They say “success breeds success,” and it does.  Being able to look back on revolutionary developments in this country from the creation of railroads to exploration of space to creation of modern retailing has provided a natural incentive to find the next breakthrough.  
To a degree that is generally underestimated, investments by the federal government, often stimulated by preparation for war, have led to major innovation in the private sphere.  This has also been by alliances with major universities, including the practical, utilitarian orientation of many of them.  
There was a separate, more contingent element that has been critical to the nation’s continued strength despite all of its changes and challenges.  And that is that, under pressure and with difficulty and uncertainty, we have in moments of crisis found the right way to relate to the rest of the world in a manner protecting our own and the world’s interests.  Here is what I mean by this.  
Through most of our history, the mindset of the United States can be best described as isolationist.  From the earliest words of George Washington, then John Adams, we have been warned not to involve ourselves in international conflicts.  We focused on our own Continental expansion, confident of our ability to do well on our own and reluctant to become concerned about being entangled in other countries’ messes.
We were dragged into World War I kicking and screaming.  We were dragged into World War II because we were maliciously attacked by the Japanese.  Franklin Roosevelt campaigned in 1940 on a theme of keeping us out of war.
World War II and the Great Depression showed our nation’s leaders the danger of our stepping aside from the world around us.  What followed World War II, an era of unquestioned preeminence by the United States, was a series of institutional creations led by the United States that brought together countries of the world in a way that fostered a half-century of peace and economic prosperity.  This was evidenced in NATO, the United Nations, the World Trade Organization, and more.
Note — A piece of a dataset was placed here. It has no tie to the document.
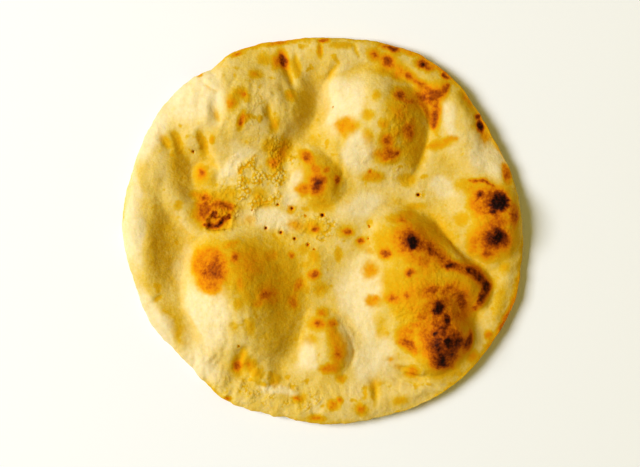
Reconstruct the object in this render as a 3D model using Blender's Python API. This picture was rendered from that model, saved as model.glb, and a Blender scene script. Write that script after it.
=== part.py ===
"""A round naan bread: one puffed flatbread, pressed flat underneath and blistered on top.

The bread is a single closed solid. Its upper skin is a round lattice of triangles that is lifted by a
relief: a thin sheet of dough, a rolled rim, steam blisters as domes, and the folds between them. The
rim turns under in a few rings, and the underside is flat where the bread rests.

Sizes are in millimetres and are turned into metres when the vertices are placed. +Z is up, the bread
rests on Z = 0, and the origin is under the middle of its outline. Bearings are in degrees,
anticlockwise from +X.
"""

import math
from typing import NamedTuple

import bmesh
import bpy
import numpy as np

MM = 0.001

# Driving dimensions of the dough, in millimetres.
SHEET_THICKNESS = 7.5      # the thin dough between the blisters
RIM_SHOULDER = 9.0         # how far in from the edge the upper side starts to round off
RIM_UNDERTURN = 7.0        # the same on the underside
RIM_HALF_THICKNESS = 5.0   # the rim's outermost line above the rim's underside
RIM_ROLL_WIDTH = 9.0       # how far the roll falls away on either side of its crest
CONTACT_SHARE = 0.78       # the flat part of the underside, as a share of the outline
DIMPLE_RISE = 0.9          # height of the slow waves in the sheet
DIMPLE_SPAN = 38.0         # length of those waves
CREASE_POWER = 3.0         # how crisply two lifts meet: more is crisper
WOBBLE = 1.6               # how far the blisters, hollows and folds stray from their plain curves
WOBBLE_SPAN = 50.0         # distance over which they stray to and fro

# Fineness of the solid.
TOP_RINGS = 35             # rings of triangles from the middle of the upper side to the edge
UNDERTURN_RINGS = 3        # rings in which the edge turns under

# The outline as bearing and radius: a hand-stretched round with a few blunt corners.
OUTLINE = [
    (0, 132.9), (14, 131.8), (30, 128.9), (44, 131.8), (58, 133.7), (72, 130.9), (88, 128.1),
    (104, 129.3), (113, 131.4), (118, 131.9), (123, 129.6), (131, 132.9), (146, 133.3), (163, 131.8),
    (177, 132.4), (196, 128.6), (206, 128.8), (225, 124.9), (239, 129.2), (258, 125.9), (272, 127.9),
    (286, 128.9), (300, 132.3), (316, 134.6), (330, 135.0), (339, 136.2), (348, 134.5),
]

# The rolled rim as bearing and rise: full on the left, almost flat at the foot of the bread.
RIM_ROLL = [
    (0, 2.4), (30, 2.8), (60, 2.4), (90, 2.0), (120, 2.6), (150, 4.6), (170, 6.2), (188, 6.8),
    (204, 5.6), (222, 3.6), (250, 2.2), (285, 2.2), (315, 3.2), (340, 3.0),
]

# From the edge in to the crest of the roll, as bearing and distance.
RIM_ROLL_INSET = [
    (0, 9.0), (90, 10.0), (130, 12.0), (155, 15.0), (185, 17.0), (212, 15.0), (250, 11.0), (320, 9.0),
]

# How far the rim's underside curls up off the table, as bearing and height.
RIM_LIFT = [
    (0, 1.6), (40, 3.2), (80, 1.2), (120, 2.6), (165, 1.0), (205, 2.2), (240, 0.8), (275, 1.4), (320, 2.8),
]


class Blister(NamedTuple):
    """Skin blown up by steam: its middle, half sizes, turn in degrees, rise above the dough and shape."""

    x: float
    y: float
    half_width: float
    half_length: float
    turn: float
    rise: float
    softness: float = 1.5            # 1 meets the dough in a crisp line, 2 runs out softly
    lean: tuple = (0.0, 0.0)         # how far the crown sits off the middle, as shares of the half sizes


class Fold(NamedTuple):
    """A furrow in the skin along a smooth route."""

    depth: float
    width: float
    route: tuple


BLISTERS = [
    Blister(-53, -47, 45, 56, 2, 17.5, 1.9, (-0.05, 0.0)),    # big dome, front left
    Blister(-56, -28, 42, 33, 0, 13.5, 1.8, (-0.1, 0.0)),     # its broad back shoulder
    Blister(60, -42, 47, 60, 15, 16.5, 1.8, (0.2, 0.0)),      # biggest dome, front right
    Blister(53, -10, 33, 29, 0, 14.0, 1.7, (0.15, 0.1)),      # its back peak
    Blister(74, -72, 30, 29, -15, 17.0, 1.7, (0.2, 0.0)),     # its front peak
    Blister(87, -33, 33, 20, -25, 12.5, 1.6, (0.2, 0.0)),     # its side spur
    Blister(31, 68, 42, 44, 5, 15.5, 1.8, (0.15, 0.1)),       # big dome, back right
    Blister(-55, 82, 54, 42, 8, 13.0, 1.4, (-0.1, 0.0)),      # low dome, back left
    Blister(105, 7, 38, 35, 0, 12.0, 1.6, (0.35, 0.0)),       # dome in the right rim
    Blister(90, 66, 18, 43, 24, 6.0, 1.6, (0.2, 0.0)),        # ridge along the right rim
    Blister(76, 92, 13, 11, 20, 4.0, 1.8),                    # pinched knot between dome and ridge
    Blister(-5, 35, 22, 24, 8, 7.5, 1.7, (0.15, 0.0)),        # small dome in the middle
    Blister(2, -75, 20, 25, 8, 6.5, 1.4, (0.1, 0.0)),         # egg-shaped dome at the front
    Blister(-3, -26, 13, 19, 5, 2.6, 2.0),                    # little dome between the big ones
    Blister(-80, 38, 12, 13, -10, 3.2, 2.0),                  # little dome behind the left rim
    Blister(-95, 18, 15, 29, 45, 4.0, 2.0),                   # saddle inside the left rim
    Blister(-40, -94, 16, 13, -20, 4.0, 1.9, (0.1, 0.0)),     # puff under the front left dome
    Blister(-68, 12, 18, 15, 0, 2.2, 2.0),                    # raised blistered patch
    Blister(-86, 58, 9, 15, 10, 2.6, 1.9),                    # bulge inside the back left rim
    Blister(10, 116, 30, 13, 0, 3.0, 1.8),                    # lip of the back rim
    Blister(-48, 42, 28, 27, 30, 3.0, 1.8),                   # gathered skin, left of the middle
    Blister(20, 4, 34, 24, 0, 2.5, 2.0),                      # gathered skin, right of the middle
]

# Places where the dough stuck to its sheet or sank: shaped like a blister, but taken away.
HOLLOWS = [
    Blister(-101, -10, 16, 48, 2, 4.2, 2.2),                  # valley inside the left rim
    Blister(-97, 43, 13, 29, 8, 4.2, 2.0),                    # valley inside the back left rim
    Blister(-91, -66, 12, 28, 28, 2.0, 2.2),                  # foot of the front left dome, outside
    Blister(-9, 82, 18, 40, -22, 4.4, 2.2),                   # valley between the two back domes
    Blister(98, -60, 12, 21, 12, 3.2, 2.0),                   # pocket between spur and front peak
    Blister(-22, -86, 14, 24, 12, 1.6, 2.2),                  # foot of the front left dome, inside
]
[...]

NATO and the UN stood up to resist Communist expansion, especially in Korea.  To be sure, this expanded view of the proper role of the United States led to horrific errors in decisions, most particularly the Vietnam War and, much more recently, the commitment to more or less reconfigure the Middle East with a cataclysmic decision to invade Iraq.
Now, with the evidence of these missteps, to which could be added many more (the extended war in Afghanistan), there is a reversion by many to the isolationist instincts that preceded World War II and which I submit have characterized most of our history.
Once again, we must look to leaders in our nation and in the leading countries of the world to work together to resolve the several critical issues which can only be addressed by a global approach.  These issues include combatting terrorism, climate change, confronting the risk of nuclear annihilation and avoiding mutually destructive trade policies.  The United Nations has not yet shown itself capable so far of being the convening governance institution to come to grips with these issues.  The Trump administration is utterly unequipped to take the lead in creating the institutional framework to accomplish this.  Indeed, they are turning back efforts, such as the Paris Climate Accord and TPP, that offered the opportunity for progress.
In short, we need a foreign policy orientation which sees the United States as one of the leading countries that will have to carry responsibility for creating the conditions for the sustained health of not only our country but the world.  We must do this with an attitude that does not seek to impose our values on the rest of the world but does see the rule of law and the importance pragmatically of working together on critical global issues as fundamental to the future.
While all of these substantive factors which I cited have been of vital and controlling importance, one should not discount the importance of having the right individual present at the right time.  At no time has that been more true than our nation’s having President Lincoln at the time of the Civil War.  And never was the obverse of having the right individual more clear in the negative sense than having Lincoln succeeded by President Andrew Johnson.  There were powerful forces present post the Civil War that would have led to black Americans being disrespected and placed in subservient positions.  The belief in white superiority was deeply rooted (and, to an uncomfortable degree, remains) even amongst so-called liberal thinkers.  But there is no doubt that Andrew Johnson’s occupation of the presidency facilitated the reversal of views and initiatives that would have accelerated the advancement of black Americans.  This recognition of the importance of individual leadership makes each of us doing all we can to elect wise and principled leaders today at every level of government a supreme personal responsibility.  
Looking to the future, I believe that the United States will return to an orientation wedded to multi-lateral alliances and open trade and values, even if unevenly applied, much more aligned than is the case today, with the values that have guided the nation since World War II.  I hold this belief because I believe this will be seen to be in the interest of the United States economically and in terms of geo-political security.  The fact will remain that the population of the United States will represent only about 5% of the world population and there our economic vitality will be heavily dependent on not only exports but on U.S.-domiciled, multi-national companies successfully doing business in other countries.  
I believe we will renew our traditional alliances with Europe and Japan; we will continue to be challenged by instability in the Middle East and by an antagonistic Islam presence in some countries, most particularly Iran.  We will retain an intimate relationship with Canada and a difficult one with Mexico and Central America, primarily because of the controversy over immigration and importation of drugs.  We will be particularly challenged in forging a realistic but ultimately constructive relationship with China, the country which more than any other will be the greatest economic competitor to the United States.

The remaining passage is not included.